Now I had come out of jail, was on bail and only had around 25 grand left to my name. I had mortgages to pay, families to keep and the possibility of six years of bird ahead of me. Thus, I made the conscious decision to become a full-time drug dealer – to live, breathe and sleep narcotics. I would personally bring it in by the armfuls if necessary. I would become a one-man drug-dealing machine on an industrial scale. I would flood the streets with as much heroin, cocaine and cannabis – not forgetting our old staple Ecstasy – as was humanly possible. Get paid – end of story.

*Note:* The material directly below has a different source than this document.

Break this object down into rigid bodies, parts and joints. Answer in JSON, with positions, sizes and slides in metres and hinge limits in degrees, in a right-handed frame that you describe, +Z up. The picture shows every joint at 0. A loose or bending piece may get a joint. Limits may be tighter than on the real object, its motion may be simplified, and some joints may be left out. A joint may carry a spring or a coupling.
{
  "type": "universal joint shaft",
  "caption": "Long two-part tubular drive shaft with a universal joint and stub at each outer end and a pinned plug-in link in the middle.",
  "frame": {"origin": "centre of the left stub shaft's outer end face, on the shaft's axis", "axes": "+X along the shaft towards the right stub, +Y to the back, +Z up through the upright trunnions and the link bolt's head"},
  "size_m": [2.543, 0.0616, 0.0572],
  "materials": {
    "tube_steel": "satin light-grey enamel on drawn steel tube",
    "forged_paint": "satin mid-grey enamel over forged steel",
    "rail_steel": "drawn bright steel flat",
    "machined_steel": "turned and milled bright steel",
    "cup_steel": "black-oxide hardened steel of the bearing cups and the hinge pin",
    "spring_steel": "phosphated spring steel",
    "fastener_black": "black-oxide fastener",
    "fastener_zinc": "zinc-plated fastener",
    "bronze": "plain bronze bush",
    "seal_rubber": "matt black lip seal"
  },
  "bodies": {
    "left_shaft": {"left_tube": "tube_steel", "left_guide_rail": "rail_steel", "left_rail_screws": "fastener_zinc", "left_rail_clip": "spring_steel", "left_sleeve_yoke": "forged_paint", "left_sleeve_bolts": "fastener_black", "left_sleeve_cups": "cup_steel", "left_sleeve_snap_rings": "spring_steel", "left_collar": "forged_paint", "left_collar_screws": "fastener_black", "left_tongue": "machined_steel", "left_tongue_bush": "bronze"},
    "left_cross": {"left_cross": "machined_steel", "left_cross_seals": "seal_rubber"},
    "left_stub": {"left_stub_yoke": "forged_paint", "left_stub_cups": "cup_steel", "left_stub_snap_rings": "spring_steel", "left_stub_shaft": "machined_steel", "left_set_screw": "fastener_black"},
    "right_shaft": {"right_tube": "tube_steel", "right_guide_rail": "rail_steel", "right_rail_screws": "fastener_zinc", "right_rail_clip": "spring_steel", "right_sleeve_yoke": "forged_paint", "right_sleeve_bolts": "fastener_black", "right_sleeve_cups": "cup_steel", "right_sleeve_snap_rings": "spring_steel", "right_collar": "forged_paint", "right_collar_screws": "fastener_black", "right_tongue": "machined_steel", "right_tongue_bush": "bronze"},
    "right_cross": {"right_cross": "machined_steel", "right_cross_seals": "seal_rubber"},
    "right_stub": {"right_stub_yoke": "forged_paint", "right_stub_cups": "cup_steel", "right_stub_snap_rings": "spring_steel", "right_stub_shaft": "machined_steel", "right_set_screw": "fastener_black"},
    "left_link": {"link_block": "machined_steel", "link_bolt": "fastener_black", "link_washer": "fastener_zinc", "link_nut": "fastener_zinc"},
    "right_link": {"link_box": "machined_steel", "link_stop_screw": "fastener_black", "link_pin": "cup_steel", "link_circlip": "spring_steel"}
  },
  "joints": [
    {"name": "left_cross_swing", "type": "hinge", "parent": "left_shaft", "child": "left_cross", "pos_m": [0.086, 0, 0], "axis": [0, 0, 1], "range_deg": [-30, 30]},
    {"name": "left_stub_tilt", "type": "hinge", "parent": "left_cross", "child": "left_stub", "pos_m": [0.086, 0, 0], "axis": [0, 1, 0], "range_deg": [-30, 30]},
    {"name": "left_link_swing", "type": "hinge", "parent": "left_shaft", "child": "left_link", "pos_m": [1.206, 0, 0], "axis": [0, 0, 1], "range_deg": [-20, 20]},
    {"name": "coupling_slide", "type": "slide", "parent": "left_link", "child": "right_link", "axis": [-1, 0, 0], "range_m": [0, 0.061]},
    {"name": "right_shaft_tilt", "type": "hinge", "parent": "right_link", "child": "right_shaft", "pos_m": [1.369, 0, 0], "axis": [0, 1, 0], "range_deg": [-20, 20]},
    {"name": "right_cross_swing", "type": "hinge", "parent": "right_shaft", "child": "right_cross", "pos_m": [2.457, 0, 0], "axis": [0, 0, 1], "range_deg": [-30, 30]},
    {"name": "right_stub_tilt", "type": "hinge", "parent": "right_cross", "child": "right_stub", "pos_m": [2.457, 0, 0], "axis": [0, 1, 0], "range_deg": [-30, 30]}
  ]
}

I had made my decision; I just had to find a way of executing it. I am always planning ahead, looking 16 to 18 months down the road. On that occasion, my timing couldn't have been more perfect. My old friend and rival Curtis had gone from doing 50-kilogram to 1,000-kilogram shipments, making him
the
single biggest drug trafficker in Britain according to official documents which were later published. Warren had first been identified by the police as a rising star in the drugs game in 1991, according to their files, which later came out in the media. His name had come onto the radar during Operation Bruise, a crackdown on a Midlands-based smuggling ring. At that time, they had Warren pegged as a middle-ranking operator. Within months, he had shot up to become the wealthiest criminal in British history, worth an estimated £250 million.